How effective formative assessment on pupils' progression is carried out
Effective formative assessment is an on-going process that aims to monitor students' understanding of a topic at several key points with the aim of being able to improve the learning and teaching process. It does this by reinforcing the understanding of what has been taught and focusing on what has been done correctly and, through feedforward, what can be improved upon in the future. It encourages reflection-on-action(Gibbs, 1998) for both the pupil and the teacher whilst also encouraging development and improvement.
Formative assessment comes in many different varieties. One method of formative assessment is using an assessment criterion. This is a fast and effective (Clarke, 2005) way of providing formative feedback to learners as they can see precisely where they are with their own learning. This is mentioned in the Assessment is for Learning (AifL) document, which suggests learners learn better when they understand clearly what they are trying to learn, and what is expected of them. One of the most common methods of creating an assessment criterion as argued by Clarke (2005), is to develop a success criterion through the use of learning objectives. Sadler (1989) further argues that effective learning works when a person knows what is to be achieved, works towards ways of doing it, and can tell when progress is being made. Clarke also states that learning objectives (or learning intentions) should be made clear to the learner at the start so that they can gauge their progress themselves.

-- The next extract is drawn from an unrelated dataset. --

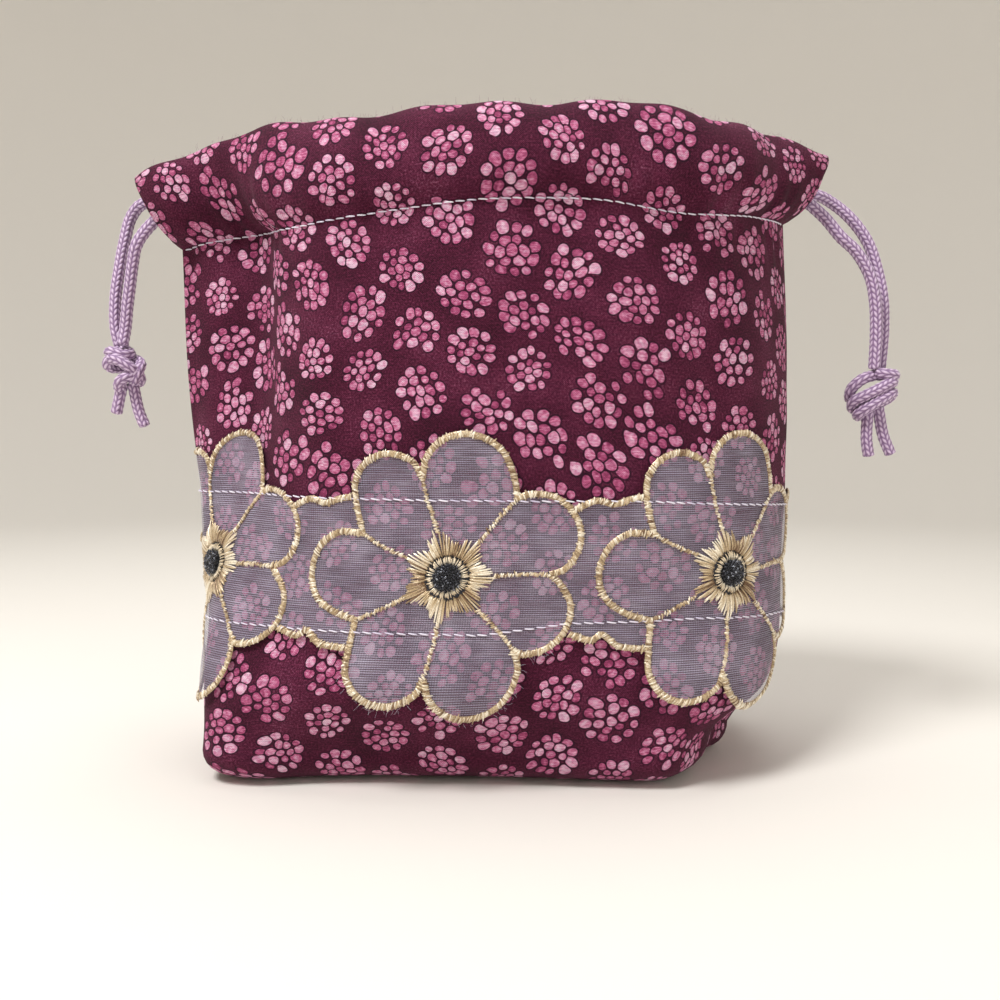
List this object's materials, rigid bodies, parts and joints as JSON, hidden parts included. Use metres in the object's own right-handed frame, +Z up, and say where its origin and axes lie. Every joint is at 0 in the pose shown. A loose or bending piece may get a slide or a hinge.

Another method of formative assessment is through the use of multiple-choice questions. This type of assessment needs to be well-structured and formative feedback is needed to explain why the choice that the learner has picked is correct or incorrect and why other options were not correct. These assessments also need to use supportive language and indicate the type of error or mistake the student could have made and why this is the case (Irons, 2008). From this, both pupils and assessors should be able to see where a pupil has done well and where there is still room for improvement.
Irons (2008) also argues that good feedback should attempt to acknowledge the progress students have made and through the provision of constructive comments and indications of how they can improve their learning for the future. He argues that feedback should focus on complex learning issues rather than on simple matters such as exceeding word count or spelling and grammar. Finally, he concludes that it should be used to encourage students to take action to address any learning issues themselves to help them progress.
According to Knight (2001), summative assessment is for measurement whereas formative assessment is for judgement and can be used for improvement through the use of feedback. Feedback can be informal or formal, ranging from instantaneous feedback to comments on drafts of material for inclusion in portfolios (Yorke, 2003). Irons (2008) suggests that there is a fine line between constructive, formative feedback and providing too much and suggests that the latter should be avoided to ensure that the material remains the work of the pupil and not the teacher.
In order for pupils to act upon feedback and therefore for it to be effective, the feedback given should be qualitative according to Black et al. (2002) who argue that students given marks are likely to see it as a way to compare themselves with others; those given only comments see it as helping them to improve. The latter group outperforms the former in their progression through school. Butler (1988) argues further that students pay less attention to feedback if a numeric mark is given alongside it whilst Craven et al. (1991) found that numeric feedback can have a negative effect on the self-esteem of low-ability students. Qualitative feedback is by nature more subjective than objective (Bavelas, 1995) which allows for individually tailored progression plans on a per-pupil basis - an important part of good formative feedback.
Whilst formative assessment is carried out using a range of different techniques, giving feedback to make the assessment worthwhile and effective must follow certain criteria. Since formative assessment is used for judgement and not measurement, the assessor should seek to provide helpful, qualitative feedback to the pupil upon completion. This feedback could be formal or informal and it could be spoken or written, it must, however, seek to act as feedforward and explain what the future steps should be for the pupil. There are many ways to perform formative assessment, some of which feedforward is a staple element of the process, whilst others such as multiple-choice questions do not necessarily carry this kind of feedback within their design and need to be adapted to do so. It is up to the assessor to develop effective feedforward in these cases.
- Bavelas, J. B. (1995). Quantitative versus qualitative. Social approaches to communication.
- Black, P., Harrison, C., Lee, C., Marshall, B., & Wiliam, D. (2004). Working Inside the Black Box: Assessment for Learning in the Classroom. Phi Delta Kappan.
- Boud, D., & Falchikov, N. (2005). Redesigning assessment for learning beyond higher education. Research and development in higher education, 28(special issue).
- Clarke, S. (2005). Formative Assessment in the Secondary Classroom. Hodder Murray.
- Gibbs, G. (1998). Learning by Doing: A guide to teaching and learning methods. Oxford: Oxford Polytechnic.
- Irons, A. (2008). Enhancing Learning Through Formative Assessment and Feedback. Routledge.
- Knight, P. (2000). A Briefing on Key Concepts Formative and summative, criterion & norm-referenced assessment. Heslington, York: Learning and Teaching Support Network.
- Nicol, D. J., & Macfarlane-Dick, D. (2007). Formative assessment and self-regulated learning: a model and seven principles of good feedback practice. Routledge.
- Sadler, D. R. (1989). Formative assessment and the design of instructional systems. St Lucia, Queensland: Kluwer Academic Publishers.
- Scottish Government. (2018). AifL Assessment is for Learning. Retrieved from Scottish Government: https://www.gov.scot/Resource/Doc/69582/0017827.pdf
- Yorke, M. (2003). Formative assessment in higher education: Moves towards theory and the enhancement of pedagogic practice. Liverpool: Kluwer Academic Publishers.